Sickle red blood cells (SS RBC) are abnormally adhesive to both endothelial cells (ECs) and components of the extracellular matrix (ECM). Epinephrine (epi) has been shown to elevate cAMP in SS RBC and increase adhesion of SS RBC to ECs in a protein kinase A-dependent manner. In vitro and in vivo studies performed in our lab have led to the hypothesis that adrenergic stimuli such as epi may initiate or exacerbate vaso-occlusion and thus contribute to the association of vaso-occlusive events with physiologic stress. We are conducting a prospective, dose-escalation pilot clinical study to investigate whether in vivo administration of one dose of propranolol either down-regulates baseline SS RBC adhesion in vitro or prevents its upregulation by epi. In addition, this study will provide additional safety data regarding the use of propranolol in normotensive patients with sickle cell disease (SCD).

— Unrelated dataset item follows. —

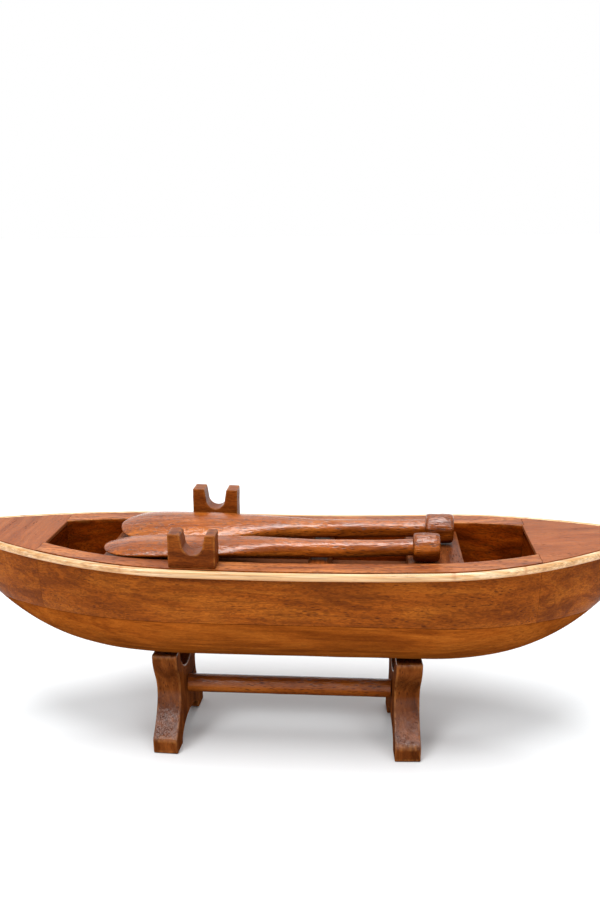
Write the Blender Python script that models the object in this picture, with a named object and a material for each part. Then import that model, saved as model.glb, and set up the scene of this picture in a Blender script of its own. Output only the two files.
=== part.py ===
"""Wooden canoe display model on its own stand, with two loose paddles.

Metres, +Z up. X runs along the canoe, with the bow at -X and the stern at +X, and Y runs across it.
The origin is on the surface that the stand's feet rest on, midway between the canoe's two tips.
"""
import math
from collections import namedtuple

import bmesh
import bpy

# General
GAP = 0.0003            # space left between pieces that are glued or laid together

# Hull lines
HALF_LENGTH = 0.1704    # from amidships to either tip
BEAM_HALF = 0.0430      # half width over the cane strip, amidships
RIM_MID = 0.1010        # height of the rails amidships
SHEER = 0.00336         # rise of the rails from amidships to the bulkheads
BULKHEAD_X = 0.1125     # where the well ends, fore and aft
KEEL_MID = 0.0490       # lowest height of the hull
KEEL_SHAPE = 3.25       # power of the keel's rise towards each end
SECTION_SHAPE = 3.1     # power of the cross-section, 2 for an ellipse and more for a fuller bilge
GLUE_LINE = 0.0748      # height of the joint between the bottom block and what stands on it

# Each end of the hull: end of the parallel sides, power of its plan curve, end of the level keel
HULL_ENDS = {
    "bow": (0.0456, 1.95, 0.039),
    "stern": (0.0674, 1.97, 0.047),
}
END_SIGN = {"bow": -1, "stern": 1}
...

To date, we have completed the first two dose cohorts. 11 subjects (9 SS and 1 Sβ° thalassemia; 7 females, 3 males) have participated. No severe adverse events were noted. Cohorts 1 and 2 had mean pre-propranolol blood pressure (BP) of 116 (5.9 SD)/ 60.4 (3.98 SD) and 106.8 (4.68 SD)/ 58 (3.9 SD), respectively; this difference was not statistically significant. Minimal and asymptomatic changes in BP were noted in both cohorts after drug administration, with biphasic systolic and diastolic BP nadirs at 45 and 240 minutes. No clinically significant changes in heart rate were observed. Adhesion studies were performed using a graduated height flow chamber on the day of RBC collection. RBC adhesion to ECs was studied before and after epi stimulation and was measured at sheer stresses ranging from 1 to 3 dyne/cm2. Baseline adhesion measurements were validated by comparing percent (%) adhesion assayed at 2 different times within 7 days—at screening and before propranolol dose on the study drug day. We observed no significant difference in adhesion at the 2 different time points without propranolol. Comparison of % adhesion of epi-stimulated RBC to ECs before and 1 hour after propranolol showed that propranolol given in vivo significantly inhibited both non-stimulated and epi-stimulated SS RBC adhesion (p=0.04 and p=0.001, respectively). Lastly, comparison of SS RBC adhesion at both drug doses confirmed the drug-related inhibition of adhesion (p<0.004). We conclude that propranolol administered in vivo decreases SS RBC baseline adhesion to ECs and substantially abrogates epi-stimulated adhesion to ECs, as measured in vitro. Although we have thus far studied only a small number of patients and low propranolol doses, we expect to confirm these results with the 3rd cohort, in which a higher dose of propranolol will be used. If our findings continue to show that propranolol can decrease both SS RBC baseline and epi-stimulated adhesion to ECs, study of propranolol on a larger scale would be warranted in order to ascertain its safety and efficacy as an anti-adhesive therapy in SCD.
Disclosures: Discussion of use of propranolol for modification of cell adhesion in Sickle Cell Disease, used under an FDA waiver of IND.